When it was time to show things to my tutors and I still didn’t have any ideas that’s when I checked out idea generation sites. There are heaps on the interwebs. Find them. These sometimes helped and sometimes distracted. So sometimes it’s good to timebox this assymptopic exploration. I looked at other options for say 20 minutes, then went back to idea generation.
Be easily distractable
I am very very easily distracted. But usually that happens because I go off and as I call it (nobody uses this non-existent word) I imaginate. I imagine the ‘what ifs’ of things. Yes, it’s procrastinating from one perspective, but it’s also the kind of mind one needs to explore ideas right? Go lateral. Go literal. Visit the fairies. Be distractible. But then pull that distracted mind back in to focus when you need to.
Don’t overcomplicate things
If you look at my weakest briefs, you’ll see that that’s entirely what they are. They are too complicated. And not in a good way.

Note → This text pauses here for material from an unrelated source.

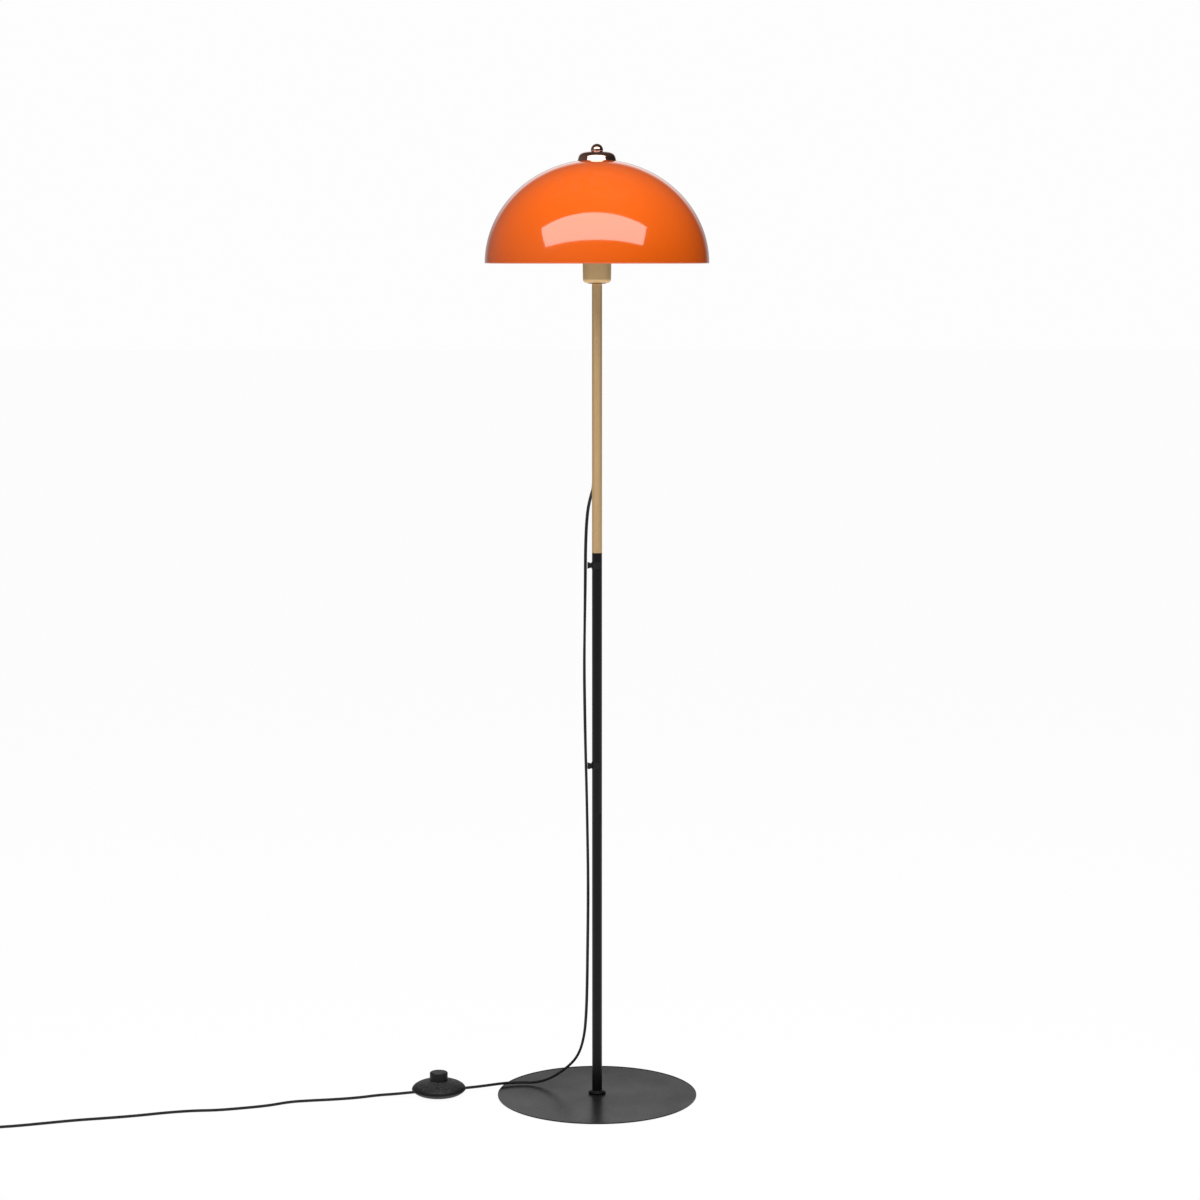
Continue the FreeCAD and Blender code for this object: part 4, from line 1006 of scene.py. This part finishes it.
# It gets shorter under the button, from its foot up
def makeSpring():
    s = buttonSpring
    low, high = (corner.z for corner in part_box("switch_spring"))
    wire = s["wire"] / 2 * mm
    piece = addObject("buttonSpring", bpy.data.meshes.new("buttonSpring"))
    mesh = growMesh(
        piece, makeSpringTree(), Mean_Radius=s["diameter"] / 2 * mm - wire, Wire_Radius=wire,
        Rise=high - low - 2 * wire, Turns=float(s["turns"]), Steps=s["stepsPerTurn"], Sides=s["wireSides"])
    foot = Vector((footSwitch["place"].x, footSwitch["place"].y, low))
    turned = Matrix.Rotation(math.radians(footSwitch["turn"]), 4, "Z")
    mesh.transform(Matrix.Translation(foot + up * wire) @ turned)
    sharpenByAngle(mesh, s["crispAngle"])
    standFor(piece, "root", "spring_steel", "switch_spring")
    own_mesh(piece)


makePads()
makeGripRing()
makeSpring()
print("pads, ring and spring ready")


# Floor, backdrop and lights

studio = {
    "groundHalf": 12.0,
    "groundFront": -12.0,
    "groundBack": 40.0,
    "floorLight": 1.035,
    "floorShare": 0.93,         # of the light that shows, the rest shows the shadow
    "floorColour": (0.8, 0.8, 0.8, 1),
    "floorRoughness": 0.9,
    "white": 0.985,
    "diffuse": 0.23,
    "roomLeft": 0.13,
    "roomRight": 0.02,
    "roomTop": 0.07,
    "sideSpan": (-0.7, 0.7),    # these spans are parts of a direction's X, Y or Z
    "topSpan": (0.2, 0.8),
    "behindSpan": (0.86, 0.95),
    "behindRise": (0.12, 0.27),
    "behindLow": 0.35,          # straight behind, level with the eye
    "behindHigh": 0.95,         # straight behind, above it
}
softboxTarget = (0, 0, 1.4)
softboxes = {
    "keySoftbox": {
        "azimuth": -4, "elevation": 41, "distance": 1.7, "size": (3.9, 1.0), "strength": 3.8,
        "roll": 2, "inMirrors": True,
    },
    "overheadSoftbox": {
        "azimuth": 0, "elevation": 88, "distance": 1.6, "size": (1.5, 1.5), "strength": 1.1,
        "roll": 0, "inMirrors": False,
    },
}


def makeFloor():
    material, tree, shader = newMaterial(
        "paleFloor", Base_Color=studio["floorColour"], Roughness=studio["floorRoughness"],
        Specular_IOR_Level=0.0)
    path = addNode(tree, "ShaderNodeLightPath").outputs
    seen = calculate(tree, "MAXIMUM", path["Is Camera Ray"], path["Is Glossy Ray"])
    seen = calculate(tree, "MAXIMUM", seen, path["Is Transmission Ray"])
    mix = addNode(tree, "ShaderNodeMixShader")
    glow = addNode(tree, "ShaderNodeEmission")
    feed(tree, glow.inputs["Strength"], studio["floorLight"])
    feed(tree, mix.inputs[0], calculate(tree, "MULTIPLY", seen, studio["floorShare"]))
    feed(tree, mix.inputs[1], shader.outputs[0])
    feed(tree, mix.inputs[2], glow.outputs[0])
    feed(tree, tree.nodes["Material Output"].inputs["Surface"], mix.outputs[0])
    half, front, back = studio["groundHalf"], studio["groundFront"], studio["groundBack"]
    mesh = bpy.data.meshes.new("studioFloor")
    corners = [(-half, front, 0), (half, front, 0), (half, back, 0), (-half, back, 0)]
    mesh.from_pydata(corners, [], [(0, 1, 2, 3)])
    mesh.materials.append(material)
    addObject("studioFloor", mesh)


# The world is the backdrop: white to the eye. The polished pieces reflect a dim room instead,
# which is lighter straight behind the lamp, and lightest there above the eye.
def makeWorld():
    world = bpy.data.worlds.new("studioWorld")
    world.use_nodes = True
    bpy.context.scene.world = world
    tree = world.node_tree
    path = addNode(tree, "ShaderNodeLightPath").outputs
    split = addNode(tree, "ShaderNodeSeparateXYZ")
    feed(tree, split.inputs[0], addNode(tree, "ShaderNodeTexCoord").outputs["Generated"])
    x, y, z = (split.outputs[axis] for axis in "XYZ")
    sides = spreadOver(tree, x, *studio["sideSpan"], studio["roomLeft"], studio["roomRight"])
    room = mixLevels(tree, spreadOver(tree, z, *studio["topSpan"]), sides, studio["roomTop"])
    behind = spreadOver(tree, y, *studio["behindSpan"])
    panel = spreadOver(tree, z, *studio["behindRise"], studio["behindLow"], studio["behindHigh"])
    reflected = mixLevels(tree, behind, room, panel)
    glossy = mixLevels(tree, path["Is Glossy Ray"], studio["diffuse"], reflected)
    direct = calculate(tree, "MAXIMUM", path["Is Camera Ray"], path["Is Transmission Ray"])
    background = tree.nodes["Background"]
    background.inputs["Color"].default_value = (1, 1, 1, 1)
    feed(tree, background.inputs["Strength"], mixLevels(tree, direct, glossy, studio["white"]))


def addSoftbox(name, azimuth, elevation, distance, size, strength, roll, inMirrors):
    light = bpy.data.lights.new(name, "AREA")
    light.shape = "RECTANGLE"
    light.size, light.size_y = size
    light.energy = strength * size[0] * size[1] * math.pi
    lamp = addObject(name, light)
    a, e = math.radians(azimuth), math.radians(elevation)
    back = Vector((math.sin(a) * math.cos(e), -math.cos(a) * math.cos(e), math.sin(e)))
    lamp.location = Vector(softboxTarget) + back * distance
    lamp.rotation_mode = "QUATERNION"
    aim = (-back).to_track_quat("-Z", "Y")
    lamp.rotation_quaternion = aim @ Quaternion((0, 0, 1), math.radians(roll))
    lamp.visible_camera = False
    lamp.visible_glossy = inMirrors


makeFloor()
makeWorld()
for boxName, boxFacts in softboxes.items():
    addSoftbox(boxName, **boxFacts)
print("studio ready")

So if you had to describe a marathon to someone familiar with a 100 m race. What would you say? Do you tell them about the training, the chaffing, the ins and outs of each phase, heart rate monitoring and what to eat the night before? No. You tell them it’s a 42km race. That’s it. do that. Note to self. Do that! Seriously, don’t just write it in this blog,
Show your appreciation
To your tutors, the lecturers and the Award School heads. They are all volunteers. And they are volunteering bucketloads of time. And they care. They want you to do well. And they are awesome. And wise. And most dress well. (Irrelevent observation).
Follow up leads before grad night
Most lecturers are happy for you to contact them. If they offer their email address. Connect with them. Don’t call them or hassle them. I didn’t do this much. But for those i did, it was much easier to re-approach them again.
Team up
I haven’t done this. But I think it’s a good idea. If you bond with someone and think you can work together. Teams are wanted. Find a partner. Creatively date someone.